Yeah, exactly. And there are flower farms, smaller flower farms in the UK where you can actually go and pick your own flowers. And a lot of people getting married, that is on offer to a lot of flower farms in the UK where couples can come they can choose the colors the flowers, they can pick them themselves and take them home so that is actually what what happens here in the UK. Just like we have still we have strawberry picking still in the UK where you just take upon it and you can go around and you know eat a couple secretly and take it home. So yeah, when I was growing up, and I think that we would go home weighing as much or more than the bucket. The eating and picking was encouraged.

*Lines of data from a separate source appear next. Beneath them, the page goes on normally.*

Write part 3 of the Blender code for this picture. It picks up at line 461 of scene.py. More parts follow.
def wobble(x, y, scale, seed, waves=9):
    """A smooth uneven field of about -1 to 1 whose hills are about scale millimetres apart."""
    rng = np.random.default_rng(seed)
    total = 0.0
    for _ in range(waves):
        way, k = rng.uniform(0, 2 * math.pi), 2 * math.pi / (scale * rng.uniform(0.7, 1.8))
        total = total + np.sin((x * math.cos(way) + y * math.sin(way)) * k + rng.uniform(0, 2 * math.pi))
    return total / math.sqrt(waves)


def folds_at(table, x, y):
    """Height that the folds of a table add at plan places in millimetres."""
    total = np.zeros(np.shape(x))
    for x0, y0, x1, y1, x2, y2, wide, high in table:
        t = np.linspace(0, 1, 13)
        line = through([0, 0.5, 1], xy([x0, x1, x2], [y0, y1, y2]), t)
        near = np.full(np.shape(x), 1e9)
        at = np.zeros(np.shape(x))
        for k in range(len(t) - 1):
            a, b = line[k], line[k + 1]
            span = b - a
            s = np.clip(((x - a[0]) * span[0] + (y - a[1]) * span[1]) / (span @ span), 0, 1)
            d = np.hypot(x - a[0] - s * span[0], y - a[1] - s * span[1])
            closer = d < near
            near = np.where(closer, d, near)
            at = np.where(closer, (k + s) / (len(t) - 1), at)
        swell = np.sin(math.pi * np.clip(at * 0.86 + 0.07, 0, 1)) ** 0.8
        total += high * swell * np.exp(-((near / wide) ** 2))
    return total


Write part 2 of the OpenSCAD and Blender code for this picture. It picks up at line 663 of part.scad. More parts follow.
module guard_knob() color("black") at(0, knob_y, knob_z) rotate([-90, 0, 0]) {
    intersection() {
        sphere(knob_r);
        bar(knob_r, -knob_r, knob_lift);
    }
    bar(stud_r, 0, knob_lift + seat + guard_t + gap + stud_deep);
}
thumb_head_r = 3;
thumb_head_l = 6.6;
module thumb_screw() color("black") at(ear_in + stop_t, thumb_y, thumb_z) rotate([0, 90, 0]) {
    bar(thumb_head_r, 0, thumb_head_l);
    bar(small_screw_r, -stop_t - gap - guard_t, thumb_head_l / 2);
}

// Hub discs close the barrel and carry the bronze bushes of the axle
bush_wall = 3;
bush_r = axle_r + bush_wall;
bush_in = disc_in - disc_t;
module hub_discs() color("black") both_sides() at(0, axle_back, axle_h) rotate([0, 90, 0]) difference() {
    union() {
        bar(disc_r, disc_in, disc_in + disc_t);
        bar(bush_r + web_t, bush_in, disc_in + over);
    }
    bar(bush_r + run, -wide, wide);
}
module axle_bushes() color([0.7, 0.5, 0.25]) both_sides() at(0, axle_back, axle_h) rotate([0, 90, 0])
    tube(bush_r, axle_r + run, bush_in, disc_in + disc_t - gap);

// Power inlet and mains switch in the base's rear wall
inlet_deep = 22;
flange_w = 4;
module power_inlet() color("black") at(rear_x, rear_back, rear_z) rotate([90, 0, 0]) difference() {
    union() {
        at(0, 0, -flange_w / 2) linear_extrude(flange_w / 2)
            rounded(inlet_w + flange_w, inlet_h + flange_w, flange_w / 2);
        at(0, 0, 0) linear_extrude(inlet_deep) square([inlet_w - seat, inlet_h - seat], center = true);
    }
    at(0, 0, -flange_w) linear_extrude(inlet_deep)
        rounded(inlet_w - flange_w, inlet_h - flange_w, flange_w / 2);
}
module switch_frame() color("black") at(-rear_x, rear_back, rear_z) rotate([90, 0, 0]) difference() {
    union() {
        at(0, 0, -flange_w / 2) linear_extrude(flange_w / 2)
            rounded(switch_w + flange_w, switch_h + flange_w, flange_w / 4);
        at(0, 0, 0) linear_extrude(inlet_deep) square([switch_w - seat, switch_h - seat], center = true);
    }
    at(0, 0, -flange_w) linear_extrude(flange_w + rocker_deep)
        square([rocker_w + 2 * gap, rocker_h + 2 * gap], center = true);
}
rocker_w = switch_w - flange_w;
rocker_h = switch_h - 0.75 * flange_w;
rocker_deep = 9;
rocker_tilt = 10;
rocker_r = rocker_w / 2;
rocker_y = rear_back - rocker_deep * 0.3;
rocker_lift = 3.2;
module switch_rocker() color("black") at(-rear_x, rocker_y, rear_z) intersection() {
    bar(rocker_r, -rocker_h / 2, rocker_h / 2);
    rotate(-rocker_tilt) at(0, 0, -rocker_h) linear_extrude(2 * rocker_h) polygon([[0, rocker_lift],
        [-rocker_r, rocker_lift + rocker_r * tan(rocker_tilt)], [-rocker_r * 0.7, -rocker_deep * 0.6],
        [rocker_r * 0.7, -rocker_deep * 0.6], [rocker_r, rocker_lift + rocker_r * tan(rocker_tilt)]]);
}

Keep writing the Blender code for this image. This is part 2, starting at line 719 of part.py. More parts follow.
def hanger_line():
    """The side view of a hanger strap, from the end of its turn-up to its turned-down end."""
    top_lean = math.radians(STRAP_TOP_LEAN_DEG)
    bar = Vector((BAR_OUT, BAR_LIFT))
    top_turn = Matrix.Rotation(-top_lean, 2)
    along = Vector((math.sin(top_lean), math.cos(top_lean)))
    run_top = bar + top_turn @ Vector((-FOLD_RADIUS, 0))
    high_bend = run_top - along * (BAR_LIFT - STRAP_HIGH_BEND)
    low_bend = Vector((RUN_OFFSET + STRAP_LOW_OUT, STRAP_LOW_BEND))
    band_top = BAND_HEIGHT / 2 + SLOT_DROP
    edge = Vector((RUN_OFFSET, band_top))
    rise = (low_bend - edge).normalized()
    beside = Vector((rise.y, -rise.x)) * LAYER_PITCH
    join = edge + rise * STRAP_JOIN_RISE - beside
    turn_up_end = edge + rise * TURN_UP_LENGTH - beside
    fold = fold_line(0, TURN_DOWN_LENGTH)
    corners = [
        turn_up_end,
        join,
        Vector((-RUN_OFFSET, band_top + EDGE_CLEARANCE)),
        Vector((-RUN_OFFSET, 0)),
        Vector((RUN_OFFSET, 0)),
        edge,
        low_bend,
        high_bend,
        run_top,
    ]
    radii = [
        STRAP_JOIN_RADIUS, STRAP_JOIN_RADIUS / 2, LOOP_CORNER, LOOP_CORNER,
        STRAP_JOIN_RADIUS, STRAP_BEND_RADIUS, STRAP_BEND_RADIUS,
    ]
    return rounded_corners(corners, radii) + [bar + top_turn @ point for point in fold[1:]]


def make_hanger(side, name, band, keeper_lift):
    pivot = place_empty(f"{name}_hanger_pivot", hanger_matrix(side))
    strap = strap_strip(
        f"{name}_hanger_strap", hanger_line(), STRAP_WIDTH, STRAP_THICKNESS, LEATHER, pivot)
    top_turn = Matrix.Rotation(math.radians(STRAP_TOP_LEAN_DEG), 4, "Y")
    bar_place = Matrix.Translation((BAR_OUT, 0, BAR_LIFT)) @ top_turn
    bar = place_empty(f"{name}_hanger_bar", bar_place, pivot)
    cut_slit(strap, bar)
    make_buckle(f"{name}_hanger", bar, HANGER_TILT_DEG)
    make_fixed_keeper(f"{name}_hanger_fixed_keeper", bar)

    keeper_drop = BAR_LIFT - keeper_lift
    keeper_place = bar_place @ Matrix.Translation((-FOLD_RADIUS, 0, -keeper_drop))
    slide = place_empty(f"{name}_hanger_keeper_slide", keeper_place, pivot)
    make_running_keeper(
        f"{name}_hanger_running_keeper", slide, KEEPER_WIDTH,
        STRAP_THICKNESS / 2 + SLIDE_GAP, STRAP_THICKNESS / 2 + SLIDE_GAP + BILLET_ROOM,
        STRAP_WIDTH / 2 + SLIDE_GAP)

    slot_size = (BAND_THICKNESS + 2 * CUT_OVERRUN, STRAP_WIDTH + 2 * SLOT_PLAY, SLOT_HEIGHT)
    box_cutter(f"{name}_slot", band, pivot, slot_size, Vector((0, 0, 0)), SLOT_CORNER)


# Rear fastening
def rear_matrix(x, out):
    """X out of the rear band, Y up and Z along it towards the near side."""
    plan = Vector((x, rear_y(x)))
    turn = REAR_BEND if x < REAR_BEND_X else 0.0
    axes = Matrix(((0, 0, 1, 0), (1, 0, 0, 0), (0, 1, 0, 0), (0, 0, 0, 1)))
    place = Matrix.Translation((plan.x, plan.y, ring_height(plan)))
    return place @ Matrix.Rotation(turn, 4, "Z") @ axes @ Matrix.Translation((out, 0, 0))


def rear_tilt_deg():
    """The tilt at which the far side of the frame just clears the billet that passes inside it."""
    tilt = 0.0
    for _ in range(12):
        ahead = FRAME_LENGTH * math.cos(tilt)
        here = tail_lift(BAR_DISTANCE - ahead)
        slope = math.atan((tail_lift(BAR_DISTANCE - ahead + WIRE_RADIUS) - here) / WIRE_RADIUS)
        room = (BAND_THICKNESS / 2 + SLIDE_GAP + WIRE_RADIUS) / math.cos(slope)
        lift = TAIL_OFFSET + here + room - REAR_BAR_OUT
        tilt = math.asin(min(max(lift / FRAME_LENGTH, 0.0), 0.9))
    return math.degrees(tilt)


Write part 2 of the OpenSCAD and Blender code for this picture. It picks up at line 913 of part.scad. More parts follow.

I think they’re banking on the fact that you can only hold so many strawberries in your stomach. Yeah, and it’s the same for Halloween, we have pumpkin fields. So your pumpkin patches where people go in and they pick their pumpkin off the vine — this is the one we’re going to carve for Halloween. So we still have that sort of nice sort of feel in the UK, very randomly, sporadically, but it’s these occasions and these events we should hold on to because that’s like my childhood.

AB 40:35

That’s great. All right, we’ve come to the end of our episode with our leftovers. We’d like to ask our guests just a couple of standard things that we talked to everyone about so if you wouldn’t mind telling us what is your favorite outdoor gear? What’s something that you just love?

BC 40:51

I love to cook outside over live fire. So it’ll be my Weber grill. Yeah, I don’t know some of you guys over there – we’ve got an American chap called Christian Stevenson, aka DJ Barbecue. You can check him out on Instagram, DJ Barbecue, and I’m a big fan. And so I love cooking outdoors over live fire. So my favorite bit of gear would be the grill.

AB 41:19

Oh, awesome. Okay, and what’s your most essential outdoor gear?

BC 41:22

So you know, I was weighing this up because you think a phone wouldn’t you? You know, if you get into trouble, you get stuck. And then I’ve also got my work boots, which, you know, I put on every day. So it’s a toss up between my boots and the phone. So, but I’d have to go with the boots because you know, you can’t go barefoot. So I’ll take that risk. And I’ll take the boots.

AB 41:51

Love it. All right. And we like to close out with our guest’s favorite outdoor moment, just sort of take us – if you close your eyes and imagine yourself just in that best moment you’ve ever had outside. Can you describe that for us? And where are you and what are you doing?

BC 42:11

Yeah, I’ll take you back to Shirken again. And there was a week where my parents came over to visit sights all I was like stoked to go and show them. I called this place Bat Alley where the trees were like all haunting. And then this big lake and I managed to get like a rowing boat. And me and dad went out on the lake on Sherkin. And mum was sort of laying down on the hill sort of looking at us and chilling out and sort of that is, was one of the best sort of moments I had on that island. Because you’re sort of, you know, you’ve been on the island for ages, and you haven’t been able to share anything with anyone because there was no phone signal there and your friends aren’t there and your family’s not there. So when my parents came out, that was quite a special thing to actually share what I’d enjoyed for days on ends and then to have them for that sort of moment was pretty good.

AB 43:05

Awesome. Ben, thank you so much for joining us on Humans Outside today. It’s been so nice to have you.

BC 43:08

It’s been good to speak to you guys on that side of the pond.